Volvo Car Australia may be going electric-only by 2026, but in the meantime it’s expanding its plug-in hybrid (PHEV) line-up.
The company has confirmed it’s launching a new, more affordable version of its plug-in hybrid XC60 locally this year.
The Volvo XC60 Recharge Plus T8 Plug-in Hybrid is set to arrive in Australia during the third quarter of 2023 and will serve as the entry-level PHEV offering in the brand’s local line-up.
Currently there is only one variant in the local XC60 Recharge line-up, a high-spec Ultimate version. It’s the brand’s cheapest PHEV following the axing of the XC40 Recharge Plug-in Hybrid last year.
The XC60 Recharge Plus T8 Plug-in Hybrid is available globally with Bright, Dark, and Black Edition exterior and interior styling. It’s unclear which will come to Australia.
Both the XC60 Recharge Plus and XC60 Recharge Ultimate will share the same powertrain that’s referred to as the T8 AWD plug-in hybrid.

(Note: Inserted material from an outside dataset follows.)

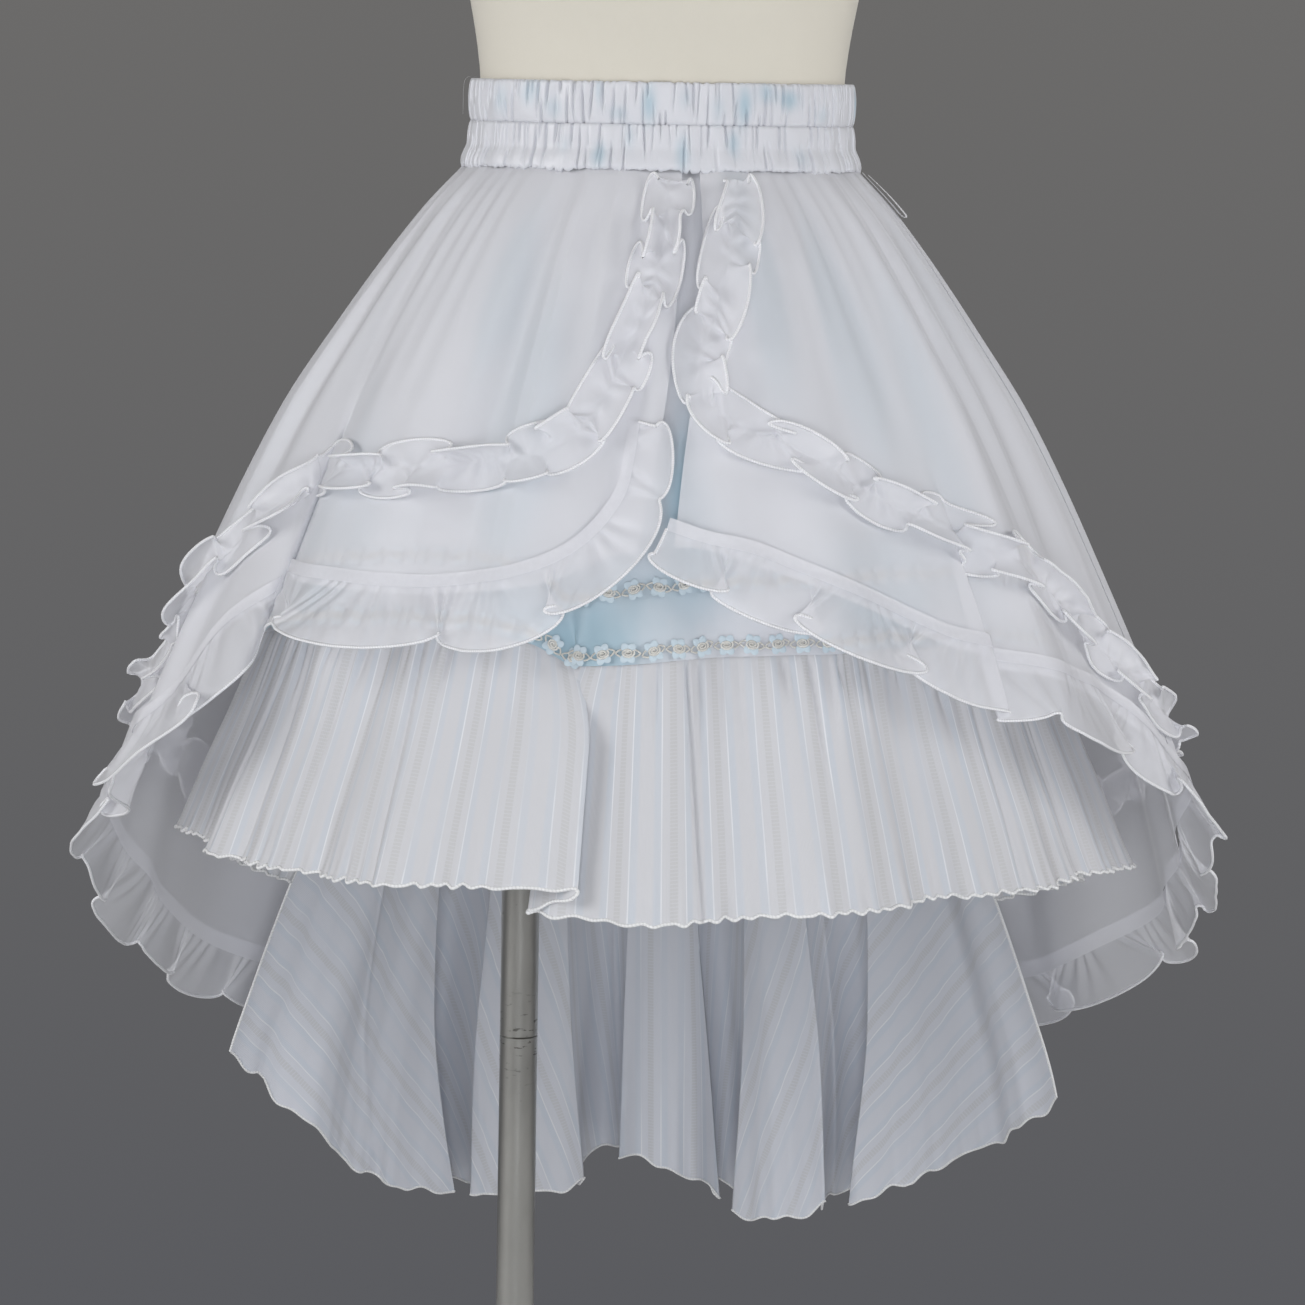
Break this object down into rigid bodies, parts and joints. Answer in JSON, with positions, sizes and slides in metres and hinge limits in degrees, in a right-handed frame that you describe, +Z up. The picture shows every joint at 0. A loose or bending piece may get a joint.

This powertrain uses a 2.0-litre turbocharged four-cylinder petrol engine with 223kW and 400Nm, and an electric motor with 107kW and 309Nm. Total system outputs are 340kW of power and 709Nm of torque, with Volvo claiming it can do the 0-100km/h sprint in 4.9 seconds.
The XC60 Recharge T8 also has an 18.8kWh lithium-ion battery pack. Volvo claims the XC60 Recharge T8 has a range of 77 kilometres in electric mode, and consumes energy at a rate of 19.4kWh/100km.

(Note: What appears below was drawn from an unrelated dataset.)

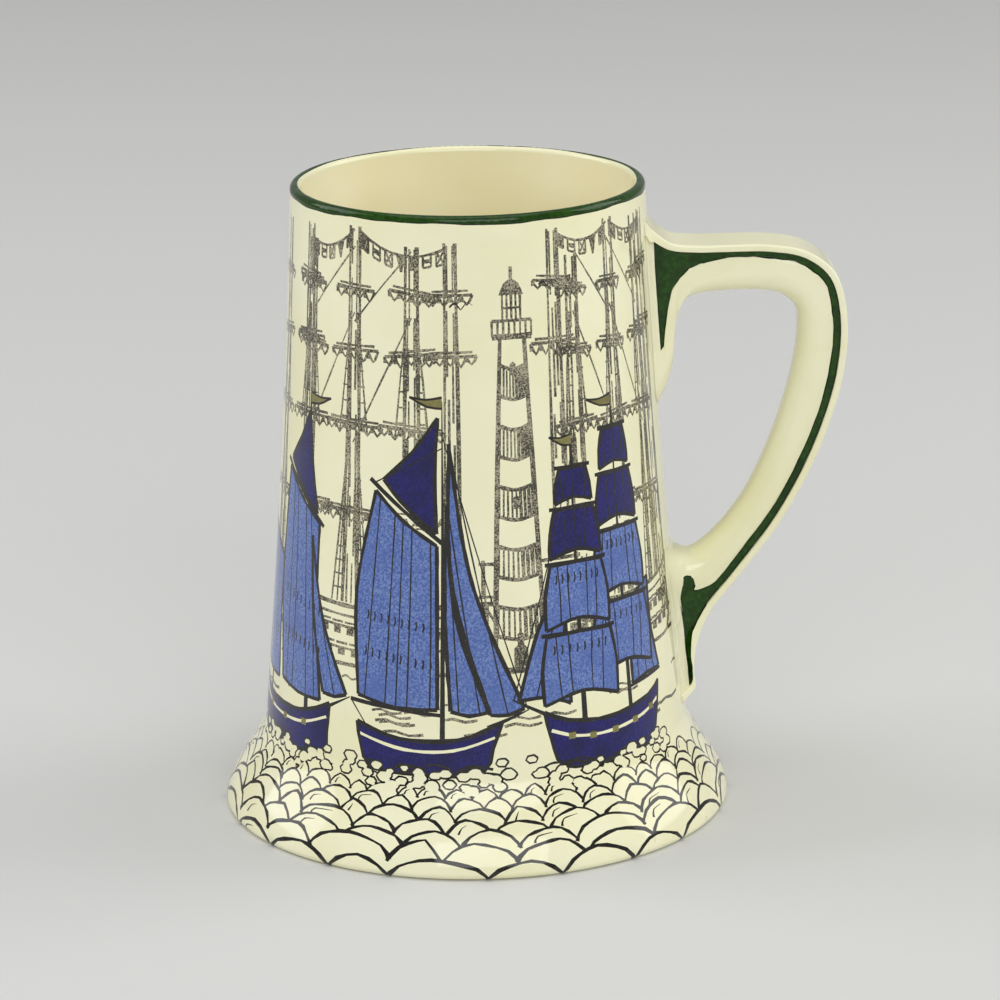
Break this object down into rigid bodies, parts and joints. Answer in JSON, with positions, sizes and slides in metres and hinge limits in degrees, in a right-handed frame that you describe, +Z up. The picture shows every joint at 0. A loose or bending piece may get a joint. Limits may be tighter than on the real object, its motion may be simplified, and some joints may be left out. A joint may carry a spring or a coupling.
{
  "type": "tankard",
  "caption": "Glazed earthenware tankard: tapered hollow body, flared foot and a moulded strap handle; holds a drink and stands on its foot.",
  "frame": {"origin": "centre of the foot's flat underside, on the axis of the body", "axes": "+Z up along the axis of the body, +X out through the middle of the handle, -Y towards the viewer of the picture"},
  "size_m": [0.138, 0.1122, 0.14],
  "materials": {
    "glazed earthenware": "cream gloss glaze over a printed and hand-coloured pattern, with a green rim and green handle grooves"
  },
  "bodies": {
    "root": {"tankard": "glazed earthenware"}
  },
  "joints": []
}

Claimed combined fuel economy according to WLTP testing is 1L/100km. It comes with a 71 litre fuel tank.
At this stage it’s unclear how much the Volvo XC60 Recharge Plus T8 Plug-in Hybrid will cost, as its Ultimate counterpart is currently the flagship offering locally and costs $101,990 before on-roads.

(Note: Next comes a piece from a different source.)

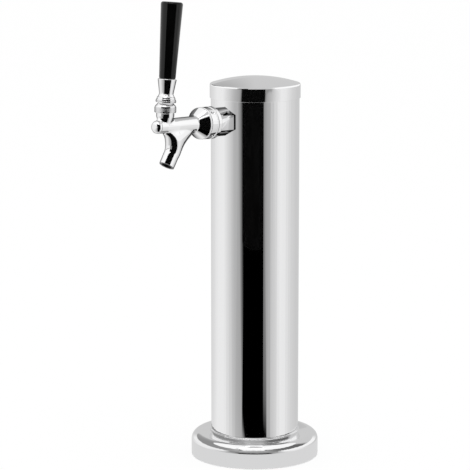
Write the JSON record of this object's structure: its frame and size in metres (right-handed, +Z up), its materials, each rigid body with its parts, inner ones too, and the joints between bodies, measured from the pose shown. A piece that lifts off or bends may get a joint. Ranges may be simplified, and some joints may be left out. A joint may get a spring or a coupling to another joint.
{
  "type": "beer tower dispenser",
  "caption": "Round beer tower with a single lever faucet and tap handle, a domed lift-off cap and a bolted round base.",
  "frame": {"origin": "centre of the base and its bolt circle, on the counter's surface at z = 0", "axes": "+Z up along the column, -Y the way the faucet points, X across"},
  "size_m": [0.111, 0.18, 0.4029],
  "materials": {
    "polished_steel": "polished",
    "chrome_plate": "polished",
    "black_grip": "gloss",
    "zinc_steel": "satin",
    "stainless": "satin",
    "brass": "satin",
    "rubber": "matte",
    "nylon": "matte",
    "foam": "matte"
  },
  "bodies": {
    "tower": {"base_shell": "polished_steel", "column_tube": "polished_steel", "shank_body": "chrome_plate", "coupling_nut": "chrome_plate", "faucet_body": "chrome_plate", "nose_plug": "chrome_plate", "bonnet": "chrome_plate", "mounting_plate": "zinc_steel", "saddle_washer": "zinc_steel", "shank_nut": "zinc_steel", "tail_nut": "zinc_steel", "snap_ring": "zinc_steel", "tail_elbow": "stainless", "base_gasket": "rubber", "tail_washer": "rubber", "coupling_gasket": "rubber", "friction_washer": "nylon", "ball_seat": "nylon", "ball_washer": "nylon", "insulation_sleeve": "foam"},
    "handle": {"tap_lever": "stainless", "lever_collar": "chrome_plate", "handle_ferrule": "chrome_plate", "ferrule_insert": "brass", "handle_grip": "black_grip"},
    "valve": {"valve_shaft": "stainless", "seat_washer": "rubber", "shaft_nut": "stainless"},
    "cap": {"top_cap": "chrome_plate"}
  },
  "joints": [
    {"name": "handle_tilt", "type": "hinge", "parent": "tower", "child": "handle", "pos_m": [0, -0.11114, 0.31429], "axis": [1, 0, 0], "range_deg": [0, 25]},
    {"name": "valve_slide", "type": "slide", "parent": "tower", "child": "valve", "axis": [0, 0.9993, -0.0366], "range_m": [0, 0.006]},
    {"name": "cap_lift", "type": "slide", "parent": "tower", "child": "cap", "axis": [0, 0, 1], "range_m": [0, 0.1]}
  ],
  "couplings": [
    {"joint": "valve_slide", "follows": "handle_tilt", "m_per_rad": 0.013744}
  ]
}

As previously reported, Volvo wants to sell its last petrol-powered car in Australia during 2025 as part of an ambitious plan aimed at making it one of Australia’s largest luxury brands.
The Chinese-owned, Swedish-headquartered brand has committed to selling only electric cars by 2030 worldwide, but Volvo Car Australia managing director Stephen Connor told media in November 2022 he thinks the brand’s local buyers will be ready before then.
“We’re not going to wait for 2030, we’re not going to wait for the global strategy to come out. I put a proposal to Gothenburg the other day, and we will be fully electric by 2026 in Australia,” said Mr Connor.
Although upstarts such as Tesla, BYD, and its corporate cousins at Polestar are already electric-only, Volvo plans to be the first brand to fully transition to pure-electric power in Australia having previously offered petrol, diesel, and plug-in hybrid options here.
“If our product was available today, I would probably put our hands up. We could do it today. I think the consumer is ready for it, I really do,” Mr Connor said.